Imbibe old-fashioned tipples. (Credit: Amber Hunter)
Back onboard, we idle on the observation deck, stretching over lakes and passing rural villages bathed in wood smoke, towards Ipoh. After a brief interlude through the buzzing town, we rejoin the train. We spend the evening lingering over another long, indulgent feast by André Chiang, who’s celebrated for his amalgam of cuisines – Laksa Bouillabaisse and Penang duck curry with muscat grapes. Menus are inspired by the route; expect multi-course regional interpretations such as shrimp and clam miso bisque, mapo tofu spring roll, wagyu beef sukiyaki and seafood laksa.

Rich fabrics are complemented by elm, cherrywood and teak marquetry. (Credit: Ludovic Balay)
Post-dinner, we join convivial guests swaying to live jazz in the Piano Bar. The late-night rendezvous is a blur of glitzy dresses, dinner jackets and old-fashioned tipples. That night, we’re lulled to sleep by the rumbling and rattling of the diesel train as we pass Kuala Lumpur.
In decades past, opulence defined such a journey. However, the new era of travel favours something intangible – time, presence and the luxury it affords in the haste of modern life.
Where does the Eastern & Oriental Express start?

Taking the scenic route.
The Eastern & Oriental Express, A Belmond Train, Southeast Asia operates between Singapore and Malaysia, departing from Woodlands Station.

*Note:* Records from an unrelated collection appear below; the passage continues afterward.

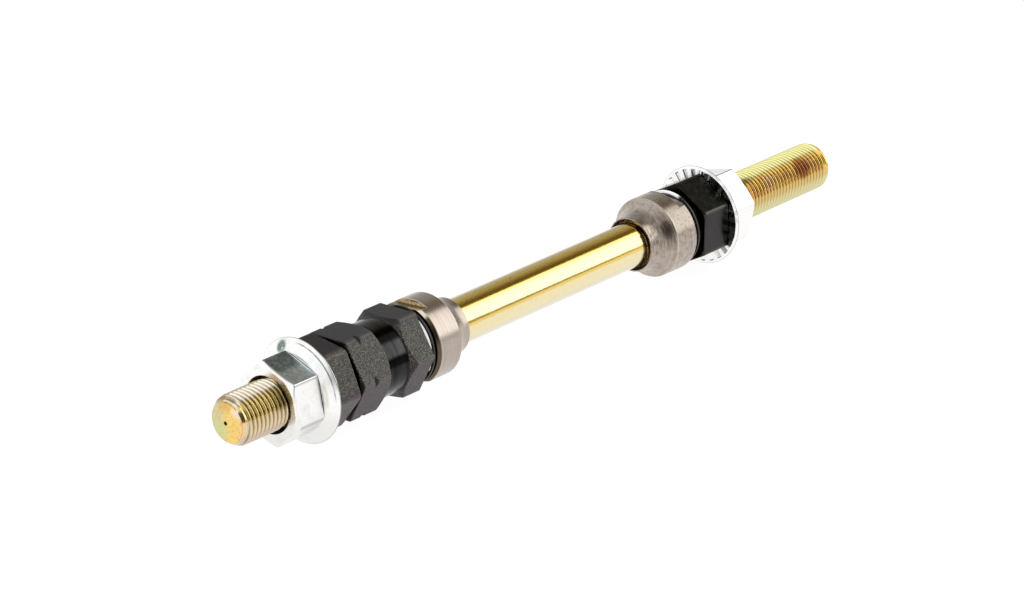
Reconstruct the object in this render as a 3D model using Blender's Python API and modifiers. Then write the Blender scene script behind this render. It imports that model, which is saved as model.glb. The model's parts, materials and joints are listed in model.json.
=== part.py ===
# Rear hub axle set of a bicycle, lying along X, in metres with +Z up.
# The drive side, with its long double-hex spacer, is at -X and is called right.
# The origin is on the axle's centre line, half way along the axle.
import math

import bmesh
import bpy
from mathutils import Matrix

MM = 0.001

# Axle, in millimetres: a 3/8 inch thread of 26 to the inch at each end of a plain blank
THREAD_D = 9.5
BLANK_D = 8.7
END_FACE_D = 7.3
END_BEVEL = 1.5
THREAD_RUNOUT = 0.6
CENTRE_DRILL_D = 1.0
CENTRE_DRILL_DEPTH = 0.7

# Width between the faces that the frame's dropouts touch, and the ends beyond them
OVER_LOCKNUTS = 110.0
RIGHT_STICKOUT = 18.7
LEFT_STICKOUT = 36.3

# Clearances
SEAT_GAP = 0.1
THREAD_CLEARANCE = 0.1
COLLAR_CLEARANCE = 0.15
SWIVEL_GAP = 0.1

# Axle nut, a hexagon with a collar that is rolled over inside its washer
NUT_AF = 14.0
NUT_HEX_HEIGHT = 6.4
NUT_BEVEL_D = 13.8
NUT_BEVEL_ANGLE = 30.0
NUT_BASE_BEVEL = 0.33
NUT_MOUTH_D = 10.7
NUT_MOUTH_ROOT_D = 10.2
NUT_MOUTH_DEPTH = 1.3
COLLAR_D = 11.2
LIP_D = 12.6
LIP_THICKNESS = 0.4
LIP_RECESS = 1.1

# Captive washer of the axle nut, conical outside and serrated towards the frame
WASHER_D = 19.7
WASHER_THICKNESS = 2.0
WASHER_TOP_D = 15.2
WASHER_SHOULDER_D = 18.3
WASHER_SHOULDER_HEIGHT = 0.95
WASHER_RIM_HEIGHT = 0.4
TOOTH_RING_D = 14.6
TOOTH_OUTER_D = 18.5
TOOTH_RECESS = 0.55
TOOTH_COUNT = 26
TOOTH_DEPTH = 0.42
TOOTH_RAMP = 1.15
TOOTH_WALL = 0.2
TOOTH_OFFSET = 2.0

# Black hexagon pieces
LOCKNUT_AF = 15.0
RIGHT_LOCKNUT_HEX = 6.2
LEFT_LOCKNUT_HEX = 7.1
BOSS_D = 13.0
RIGHT_BOSS_LENGTH = 0.7
LEFT_BOSS_LENGTH = 1.35
LOCKNUT_BEVEL_D = 16.2
SPACER_OUTER_HEX = 7.6
SPACER_WAIST_LENGTH = 5.2
SPACER_INNER_HEX = 5.25
SPACER_BOSS_LENGTH = 0.75
SPACER_WAIST_D = 14.4
SPACER_BEVEL_ANGLE = 39.0
GROOVE_OFFSET = 3.1
GROOVE_D = 16.2

# Cones and the plain washers behind them
CONE_D = 15.8
CONE_LENGTH = 10.95
CONE_RACE_LENGTH = 4.9
CONE_SMALL_D = 10.7
CONE_LIP_LENGTH = 0.3
CONE_EDGE = 0.25
CONE_OUTER_EDGE = 0.5
CONE_LIP_EDGE = 0.1
CONE_RACE_RADIUS = 5.5
CONE_MOUTH_D = 10.2
CONE_MOUTH_DEPTH = 1.6
THREAD_PAST_CONE = 0.3
CONE_FLATS = 13.6
CONE_FLAT_LENGTH = 2.1
PLAIN_WASHER_D = 15.0
PLAIN_WASHER_THICKNESS = 0.9
WASHER_STEP_D = 14.0
WASHER_STEP = 0.45
PLAIN_WASHER_EDGE = 0.12

# How far each piece is turned on the axle, in degrees, as they happened to be tightened
RIGHT_NUT_TURN = -18.7
RIGHT_LOCKNUT_TURN = -5.1
RIGHT_SPACER_TURN = 3.2
RIGHT_CONE_TURN = 6.7
LEFT_CONE_TURN = 5.3
LEFT_LOCKNUT_TURN = 30.3
LEFT_NUT_TURN = -15.7
LEFT_WASHER_TURN = 0.6

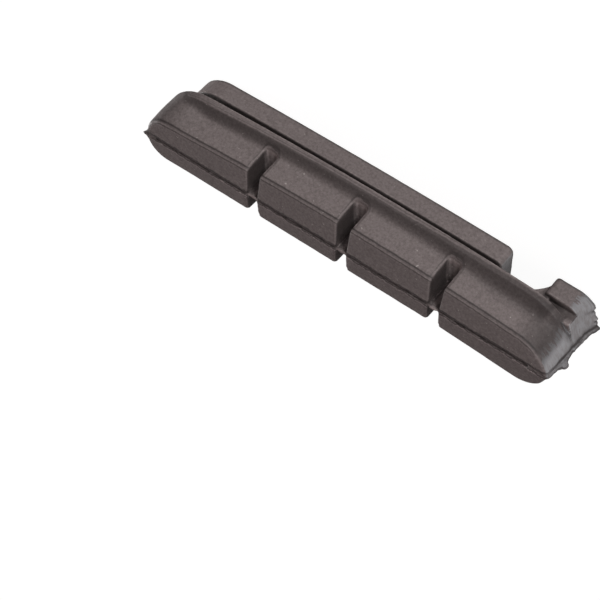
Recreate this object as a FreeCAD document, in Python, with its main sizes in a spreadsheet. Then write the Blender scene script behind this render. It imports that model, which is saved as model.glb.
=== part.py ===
import FreeCAD, Part
import math
import os
import Sketcher

# Rim brake pad insert, moulded in one piece from rubber compound, to slide into a metal shoe.
#
# Frame in millimetres: X runs along the pad, from the round nose at -X to the heel with its stop block
# at +X. Y runs across it, with the bulging long side at +Y. Z = 0 is the flat back of the rail, and the
# friction face is on top. The mould parts along the plane Y = 0.

Vector = FreeCAD.Vector

# Each row is the name of a size, its value in millimetres or degrees, and what it is.
SIZES = [
    ("nose_reach", 27.5, "rim, from the origin to the nose"),
    ("heel_reach", 27.5, "body and stop block, from the origin to the heel at the parting plane"),
    ("heel_slant", 20.5, "angle at which each half of the heel end falls back"),
    ("rail_thickness", 2.55, "flange of the T-shaped rail"),
    ("slot_height", 1.25, "undercut between flange and body"),
    ("block_height", 5.25, "body, from its back to the ridge of the friction face"),
    ("lip_height", 0.65, "upright band of the rim, which bears on the shoe"),
    ("flare_height", 1.1, "hollow flare between the lip and the upright walls"),
    ("flare_hollow", 0.3, "share of the flare's reach that is left half way up"),
    ("wall_lean", 0.24, "how far the walls lean out between face and flare"),
    ("widest_place", 1.4, "where the bulging side is widest"),
    ("face_slope", 7.1, "fall of each half of the friction face from the ridge"),
    ("face_edge", 0.25, "rounding along the friction face"),
    ("face_front", 4.0, "friction face, bulging side at its widest"),
    ("face_radius", 310.0, "bulge of that side"),
    ("face_back", 3.1, "friction face, straight side"),
    ("face_flare", 4.2, "angle at which the straight side opens over the last block"),
    ("nose_step", 0.6, "how far the friction face stands in from the rim at the nose"),
    ("nose_slant", 3.0, "angle at which each half of its nose falls back"),
    ("face_nose_front", 1.8, "its corner radius there, bulging side"),
    ("face_nose_back", 2.5, "and on the straight side"),
    ("face_heel_front", 3.0, "its corner radius at the heel, bulging side"),
    ("face_heel_back", 2.4, "and on the straight side"),
    ("rim_front", 5.66, "rim, bulging side at its widest"),
    ("rim_radius", 380.0, "bulge of that side"),
    ("rim_back", 5.35, "rim, straight side, beside the last groove"),
    ("rim_flare", 0.8, "angle at which that side opens along its whole length"),
    ("rim_nose_slant", 10.0, "angle at which each half of the rim's nose falls back"),
    ("rim_nose_front", 4.4, "its corner radius there, bulging side"),
    ("rim_nose_back", 4.2, "and on the straight side"),
    ("rim_heel_front", 4.0, "its corner radius at the heel, bulging side"),
    ("rim_heel_back", 4.2, "and on the straight side"),
    ("parting_width", 0.9, "groove along the ridge, where the mould halves met"),
    ("parting_depth", 0.3, "its depth below the ridge"),
    ("last_block", 13.75, "from the heel to the upright wall of the last cross groove"),
    ("groove_count", 3, "cross grooves"),
    ("groove_pitch", 12.3, "from one cross groove to the next"),
    ("groove_width", 1.45, "groove beside the web"),
    ("groove_slant", 7.5, "angle at which its nose side falls back across each half"),
    ("groove_floor", 0.5, "flat bottom of a groove, above the lip"),
    ("groove_flat", 0.05, "least width of that flat between its two roundings"),
    ("groove_seam", 0.05, "from the top of those roundings to the foot of the walls"),
    ("web_thickness", 0.4, "web of moulding flash that bridges each groove at the parting plane"),
    ("rail_front", 4.75, "rail, bulging side at its widest"),
    ("rail_radius", 750.0, "bulge of that side"),
    ("rail_back", 4.5, "rail, straight side"),
    ("rail_inset", 6.4, "from the nose of the rim to the centre of the rail's round nose"),
    ("rail_slant", 4.0, "angle at which each half of the rail's heel end falls back"),
    ("rail_corner", 0.7, "corners of that end"),
    ("slot_depth", 1.05, "how far the neck stands in from the rail"),
    ("stop_gap", 5.3, "from the rail to the stop block"),
    ("stop_length", 5.0, "stop block, from the gap to the heel"),
    ("stop_width", 8.55, "stop block across"),
    ("stop_corner", 0.5, "its corners beside the gap"),
    ("stop_heel_corner", 0.4, "its corners beside the heel end"),
    ("ramp_length", 4.6, "hollow ramp from the body up to the stop block"),
    ("ramp_height", 2.9, "its height against the block"),
    ("back_edge", 0.25, "rounding along the backs of rail and stop block"),
]

doc = FreeCAD.newDocument("rim_brake_pad")
sheet = doc.addObject("Spreadsheet::Sheet", "sizes")
for row, (alias, amount, meaning) in enumerate(SIZES, start=1):
    sheet.set("A%d" % row, alias)
    sheet.set("B%d" % row, str(amount))
    sheet.set("C%d" % row, meaning)
    sheet.setAlias("B%d" % row, alias)
doc.recompute()

body = doc.addObject("PartDesign::Body", "brake_pad")
body.Label = "brake_pad"

# Heights and places that several features share, as expressions of the sheet's sizes.
BACK = "(sizes.rail_thickness + sizes.slot_height)"
RIDGE = "(%s + sizes.block_height)" % BACK
LIP_TOP = "(%s + sizes.lip_height)" % BACK
FLARE_MIDDLE = "(%s + sizes.flare_height / 2)" % LIP_TOP
WALL_FOOT = "(%s + sizes.flare_height)" % LIP_TOP
GROOVE_FLOOR = "(%s + sizes.groove_floor)" % LIP_TOP
GROOVE_ROUNDING = ("min(sizes.flare_height - sizes.groove_floor - sizes.groove_seam;"
                   " (sizes.groove_width - sizes.groove_flat) / 2)")
LAST_GROOVE = "(sizes.heel_reach - sizes.last_block)"
BEND = "(%s - sizes.groove_width / 2)" % LAST_GROOVE
STOP_FACE = "(sizes.heel_reach - sizes.stop_length)"
RAIL_END = "(%s - sizes.stop_gap)" % STOP_FACE
NECK_FRONT = "(sizes.rail_front - sizes.slot_depth)"
NECK_BACK = "(sizes.rail_back - sizes.slot_depth)"
CLEAR = "(sizes.rim_front + sizes.rim_back)"

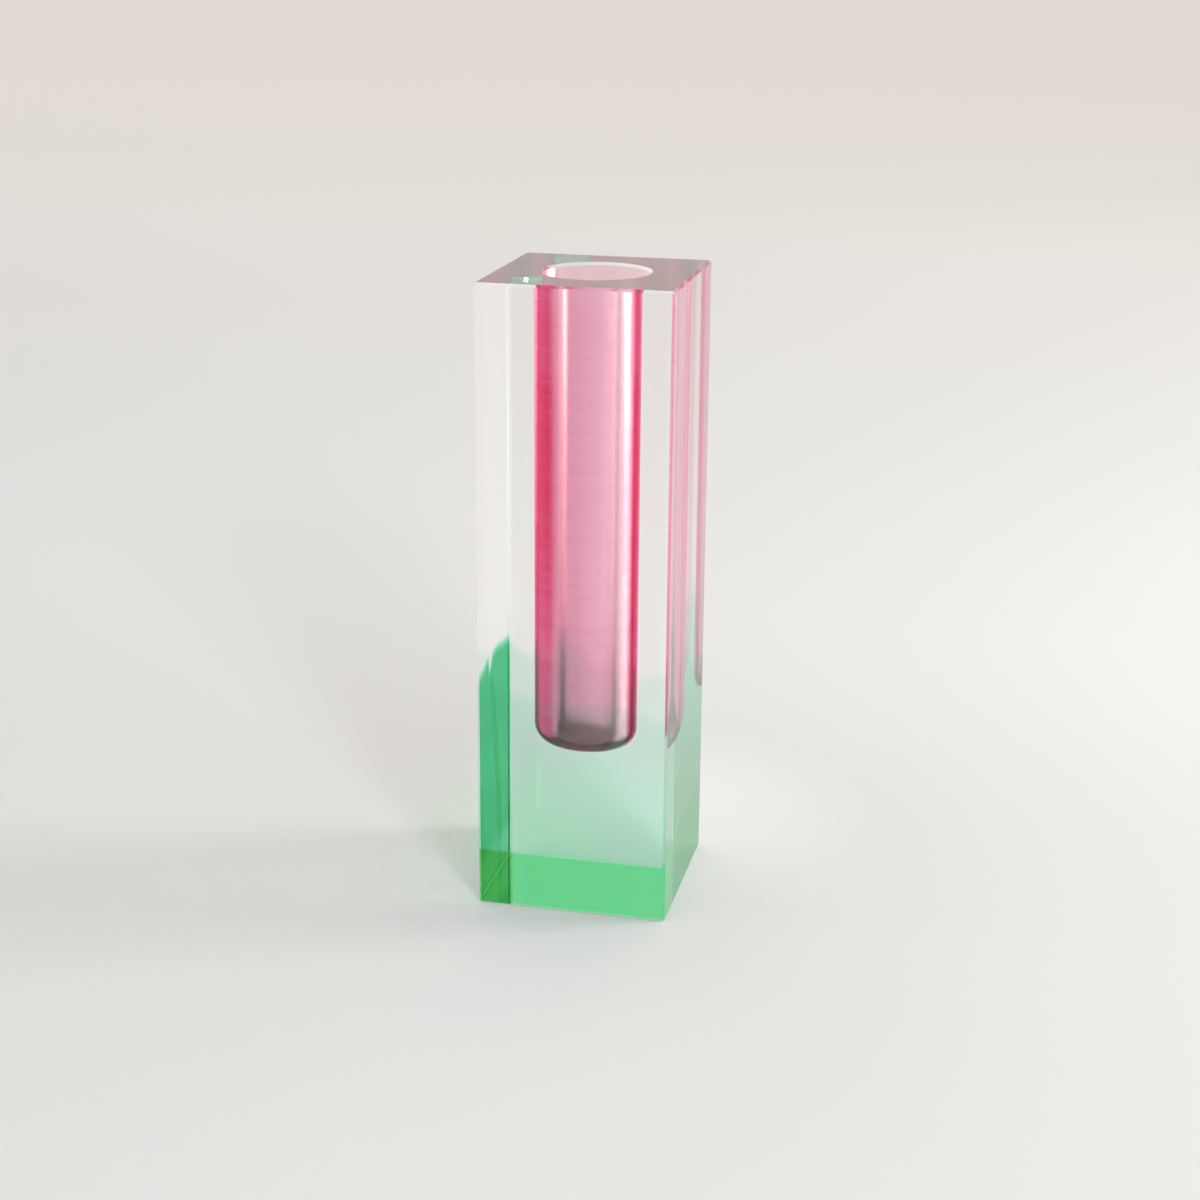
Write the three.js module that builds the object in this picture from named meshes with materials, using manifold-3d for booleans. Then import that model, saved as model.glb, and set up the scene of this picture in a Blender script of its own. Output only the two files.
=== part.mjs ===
// Prism vase: a square block of clear cast acrylic with one blind round bore.
// The bore wears a thin pink dyed lining, and the foot of the block a thin green dyed skin.
// Millimetres, +Z up, the origin in the middle of the foot, the front of the vase towards -Y.
import * as THREE from 'three';
import { mergeVertices } from 'three/addons/utils/BufferGeometryUtils.js';
import Module from 'manifold-3d';

const wasm = await Module();
wasm.setup();

// The block
const blockWidth = 50; // left to right
const blockDepth = 50; // front to back
const blockHeight = 165;
const edgeChamfer = 0.6; // polished 45 degree break on every outside edge

// The bore, cut with a bull-nosed tool
const boreDiameter = 27.2;
const solidFoot = 41; // clear acrylic left under the bore
const boreCornerRadius = 5.7;
const mouthChamfer = 0.7;

// The pink lining, a thin cup that stands just off the wall of the bore
const liningThickness = 0.4;
const liningClearance = 0.3;

// The green skin, dipped at a slight tilt, so its upper edge is higher on the left
const skinThickness = 0.3;
const dyeLineLeft = 64;
const dyeLineRight = 58;

// Facets
const facetsAround = 72;
const facetsInCorner = 6;

const boreRadius = boreDiameter / 2;
const cutOvershoot = 2; // how far a cutting body reaches past what it cuts

function solidOf(geometry) {
  // A closed geometry as a solid for cutting: one vertex for each corner, and no faces of no area.
  const bare = geometry.clone();
  bare.deleteAttribute('normal');
  bare.deleteAttribute('uv');
  const merged = mergeVertices(bare, 1e-4);
  const corners = merged.index.array;
  const kept = [];
  for (let i = 0; i < corners.length; i += 3) {
    const [a, b, c] = [corners[i], corners[i + 1], corners[i + 2]];
    if (a !== b && b !== c && c !== a) kept.push(a, b, c);
  }
  return new wasm.Manifold(new wasm.Mesh({
    numProp: 3,
    vertProperties: new Float32Array(merged.attributes.position.array),
    triVerts: new Uint32Array(kept),
  }));
}

function geometryOf(solid) {
  const mesh = solid.getMesh();
  const geometry = new THREE.BufferGeometry();
  geometry.setAttribute('position', new THREE.BufferAttribute(mesh.vertProperties, 3));
  geometry.setIndex(new THREE.BufferAttribute(mesh.triVerts, 1));
  geometry.computeVertexNormals();
  return geometry;
}

function chamferedBlock(width, depth, low, high, chamfer) {
  // A square block with a 45 degree chamfer on all twelve edges: an eight-sided outline whose
  // two ends are bevelled by the same amount.
  const x = width / 2;
  const y = depth / 2;
  const outline = new THREE.Shape();
  outline.moveTo(x - chamfer, -y);
  outline.lineTo(x, -y + chamfer);
  outline.lineTo(x, y - chamfer);
  outline.lineTo(x - chamfer, y);
  outline.lineTo(-x + chamfer, y);
  outline.lineTo(-x, y - chamfer);
  outline.lineTo(-x, -y + chamfer);
  outline.lineTo(-x + chamfer, -y);
  outline.closePath();
  const block = new THREE.ExtrudeGeometry(outline, {
    depth: high - low - 2 * chamfer,
    bevelThickness: chamfer,
    bevelSize: chamfer,
    bevelOffset: -chamfer,
    bevelSegments: 1,
  });
  return solidOf(block.translate(0, 0, low + chamfer));
}

function cupProfile(radius, floor, cornerRadius) {
  // Half the section of a flat-bottomed round hole: out along its floor and round its corner.
  const points = [new THREE.Vector2(0, floor)];
  for (let i = 0; i <= facetsInCorner; i += 1) {
    const turn = (i / facetsInCorner) * (Math.PI / 2);
    points.push(new THREE.Vector2(
      radius - cornerRadius + cornerRadius * Math.sin(turn),
      floor + cornerRadius - cornerRadius * Math.cos(turn),
    ));
  }
  return points;
}

function turned(points) {
  // A half section turned about the vertical axis of the bore.
  return solidOf(new THREE.LatheGeometry(points, facetsAround).rotateX(Math.PI / 2));
}

function boreCutter() {
  const mouthRadius = boreRadius + mouthChamfer;
  const points = cupProfile(boreRadius, solidFoot, boreCornerRadius);
  points.push(new THREE.Vector2(boreRadius, blockHeight - mouthChamfer));
  points.push(new THREE.Vector2(mouthRadius, blockHeight));
  points.push(new THREE.Vector2(mouthRadius, blockHeight + cutOvershoot));
  points.push(new THREE.Vector2(0, blockHeight + cutOvershoot));
  return turned(points);
}

function lining() {
  // A cup of even wall: its outside follows the bore at the clearance, its rim ends under the mouth's chamfer.
  const outerRadius = boreRadius - liningClearance;
  const outerFloor = solidFoot + liningClearance;
  const outerCorner = boreCornerRadius - liningClearance;
  const rim = blockHeight - mouthChamfer;
  const outside = cupProfile(outerRadius, outerFloor, outerCorner);
  const inside = cupProfile(
    outerRadius - liningThickness,
    outerFloor + liningThickness,
    outerCorner - liningThickness,
  );
  const innerRim = new THREE.Vector2(outerRadius - liningThickness, rim);
  return turned([...outside, new THREE.Vector2(outerRadius, rim), innerRim, ...inside.reverse()]);
}

function belowDyeLine() {
  // Everything under the tilted plane of the dye line.
  const reach = blockWidth / 2 + cutOvershoot;
  const rise = (dyeLineLeft - dyeLineRight) / blockWidth * cutOvershoot;
  const section = new THREE.Shape();
  section.moveTo(-reach, -cutOvershoot);
  section.lineTo(reach, -cutOvershoot);
  section.lineTo(reach, dyeLineRight - rise);
  section.lineTo(-reach, dyeLineLeft + rise);
  section.closePath();
  const length = blockDepth + 2 * cutOvershoot;
  const wedge = new THREE.ExtrudeGeometry(section, { depth: length, bevelEnabled: false });
  return solidOf(wedge.rotateX(Math.PI / 2).translate(0, length / 2, 0));
}

function greenSkin(block) {
  // An open-topped box of even wall that wraps the foot, flush with the block's own faces and chamfers.
  // Moving a 45 degree chamfer in by the wall shortens its leg by (2 - sqrt 2) of the wall.
  const insideChamfer = edgeChamfer - (2 - Math.SQRT2) * skinThickness;
  const inside = chamferedBlock(
    blockWidth - 2 * skinThickness,
    blockDepth - 2 * skinThickness,
    skinThickness,
    blockHeight + cutOvershoot,
    insideChamfer,
  );
  return block.intersect(belowDyeLine()).subtract(inside);
}

function piece(name, solid, look) {
  const mesh = new THREE.Mesh(geometryOf(solid), new THREE.MeshStandardMaterial(look));
  mesh.name = name;
  return mesh;
}

const wholeBlock = chamferedBlock(blockWidth, blockDepth, 0, blockHeight, edgeChamfer);
const skin = greenSkin(wholeBlock);
const bored = wholeBlock.subtract(boreCutter()).subtract(skin);

const vase = new THREE.Group();
vase.add(piece('clear_acrylic_block', bored, {
  color: 0xe9ece8,
  roughness: 0.04,
  metalness: 0,
  transparent: true,
  opacity: 0.3,
}));
vase.add(piece('pink_bore_lining', lining(), { color: 0xd9627f, roughness: 0.3, metalness: 0 }));
vase.add(piece('green_foot_skin', skin, {
  color: 0x5cc58c,
  roughness: 0.05,
  metalness: 0,
  transparent: true,
  opacity: 0.5,
}));

export default vase;
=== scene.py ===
from math import radians

import bpy
import numpy as np
from mathutils import Matrix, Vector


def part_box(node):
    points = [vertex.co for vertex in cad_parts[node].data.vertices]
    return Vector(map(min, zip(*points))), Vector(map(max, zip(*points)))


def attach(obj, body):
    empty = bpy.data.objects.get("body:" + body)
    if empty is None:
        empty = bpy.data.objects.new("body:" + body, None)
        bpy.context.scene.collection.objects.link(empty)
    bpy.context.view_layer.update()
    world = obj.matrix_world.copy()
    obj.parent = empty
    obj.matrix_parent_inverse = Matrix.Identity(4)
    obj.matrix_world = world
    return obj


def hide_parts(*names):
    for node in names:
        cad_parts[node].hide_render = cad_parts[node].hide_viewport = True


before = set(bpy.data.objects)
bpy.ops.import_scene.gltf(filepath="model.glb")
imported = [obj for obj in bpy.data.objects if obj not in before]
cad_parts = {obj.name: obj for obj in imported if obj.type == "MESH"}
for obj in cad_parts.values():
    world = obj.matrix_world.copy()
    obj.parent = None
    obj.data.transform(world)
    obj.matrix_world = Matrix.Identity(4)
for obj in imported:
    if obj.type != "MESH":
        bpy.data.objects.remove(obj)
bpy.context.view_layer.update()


# The block is one length of clear cast acrylic, sawn square, with its edges
# planed and all its faces polished. A hole with a rounded bottom corner is bored
# down the centre line, and its wall keeps the fine rings of the boring tool.

block_high = np.array(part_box("clear_acrylic_block")[1])
block_half = block_high[0]
block_foot = 0.0
block_top = block_high[2]
edge_chamfer = 0.0006
foot_chamfer = 0.00003
bore_radius = 0.0136
bore_floor = 0.041
bore_corner = 0.0057
mouth_chamfer = 0.0007
acrylic_ior = 1.49
steps_across_side = 60
steps_in_corner = 18
rings_in_bore = 40
bore_roughness = 0.22
rings_per_metre = 60000.0
ring_middle = 0.5
ring_edge = 0.7
ring_slope = 0.08
flank_slope = 0.12
flank_power = 3.0
wall_margin = 0.00001
block_sharp_angle = 25

sweep = np.radians(45.0) - np.arctan(edge_chamfer / (2 * block_half - edge_chamfer))
side_angles = np.linspace(-sweep, sweep, steps_across_side + 1)
side_shares = np.tan(side_angles) / np.tan(sweep)
quarter_turns = np.repeat(np.arange(4) * np.pi / 2, side_angles.size)


def turned_quarters(out, along):
    """Four copies of one side's points, each a quarter turn on from the last:
    (out, along) is turned by 0, 90, 180 and 270 degrees about Z."""
    out, along = np.tile(out, 4), np.tile(along, 4)
    cos, sin = np.cos(quarter_turns), np.sin(quarter_turns)
    return out * cos - along * sin, out * sin + along * cos


def square_ring(half, chamfer, z):
    """Outline of the block at height z. Each side lies at x = half and runs
    across by its share of half less the chamfer; the last point of one side and
    the first of the next make the planed corner."""
    out = np.full(side_shares.size, half)
    x, y = turned_quarters(out, side_shares * (half - chamfer))
    return np.stack([x, y, np.full(x.size, z)], axis=1)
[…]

Guests fly into Singapore Changi Airport and are transferred directly to the station for private check-in and boarding.
Itinerary details

Be rocked to sleep in cloud-like beds. (Credit: Ludovic Balay)
The three-night Wild Malaysia route runs from March to October, with limited departures per month and cabins starting from AU$7297. The journey includes off-train excursions into Taman Negara National Park and George Town in Penang, as well as a short stop in the former tin-mining capital of Ipoh. Onboard, don’t miss the Dior Spa for a late-night, high-performance Kobi-Dior facial.
For longer experiences, opt for the unique six-night Tiger Express route – a deep dive into conservation efforts protecting the Malayan tiger, which includes a visit to scenic Langkawi.